> _DATA BLOCK_
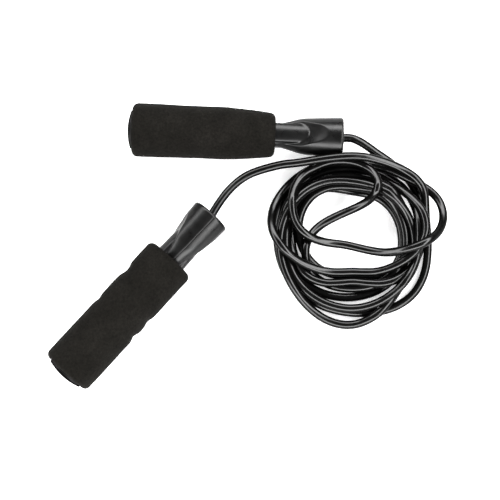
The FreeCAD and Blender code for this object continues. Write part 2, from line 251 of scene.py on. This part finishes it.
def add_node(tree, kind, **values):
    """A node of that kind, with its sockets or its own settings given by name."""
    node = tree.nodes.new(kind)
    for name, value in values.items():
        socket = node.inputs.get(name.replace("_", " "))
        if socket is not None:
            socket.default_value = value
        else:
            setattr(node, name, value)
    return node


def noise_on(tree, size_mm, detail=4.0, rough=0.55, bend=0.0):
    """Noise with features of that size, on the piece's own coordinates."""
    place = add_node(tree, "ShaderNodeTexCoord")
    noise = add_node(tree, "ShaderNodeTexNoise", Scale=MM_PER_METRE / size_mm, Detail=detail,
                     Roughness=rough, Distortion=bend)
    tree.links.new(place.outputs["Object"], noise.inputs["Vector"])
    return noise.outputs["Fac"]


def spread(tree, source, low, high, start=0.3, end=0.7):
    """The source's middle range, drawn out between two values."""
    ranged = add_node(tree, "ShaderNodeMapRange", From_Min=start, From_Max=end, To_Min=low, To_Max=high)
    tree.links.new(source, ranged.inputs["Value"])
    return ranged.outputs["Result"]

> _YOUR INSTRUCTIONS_
Emit the full listing verbatim.

> _THE REPLY_
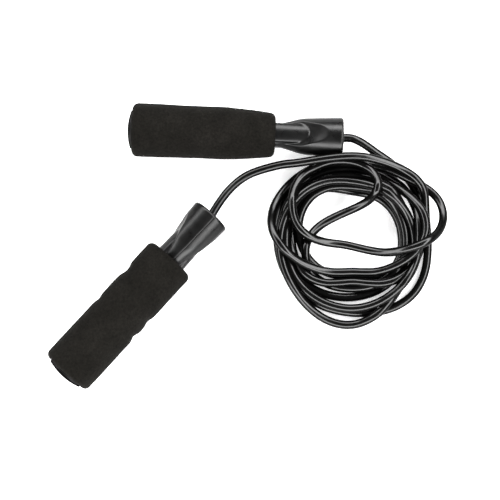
The FreeCAD and Blender code for this object continues. Write part 2, from line 251 of scene.py on. This part finishes it.
def add_node(tree, kind, **values):
    """A node of that kind, with its sockets or its own settings given by name."""
    node = tree.nodes.new(kind)
    for name, value in values.items():
        socket = node.inputs.get(name.replace("_", " "))
        if socket is not None:
            socket.default_value = value
        else:
            setattr(node, name, value)
    return node


def noise_on(tree, size_mm, detail=4.0, rough=0.55, bend=0.0):
    """Noise with features of that size, on the piece's own coordinates."""
    place = add_node(tree, "ShaderNodeTexCoord")
    noise = add_node(tree, "ShaderNodeTexNoise", Scale=MM_PER_METRE / size_mm, Detail=detail,
                     Roughness=rough, Distortion=bend)
    tree.links.new(place.outputs["Object"], noise.inputs["Vector"])
    return noise.outputs["Fac"]


def spread(tree, source, low, high, start=0.3, end=0.7):
    """The source's middle range, drawn out between two values."""
    ranged = add_node(tree, "ShaderNodeMapRange", From_Min=start, From_Max=end, To_Min=low, To_Max=high)
    tree.links.new(source, ranged.inputs["Value"])
    return ranged.outputs["Result"]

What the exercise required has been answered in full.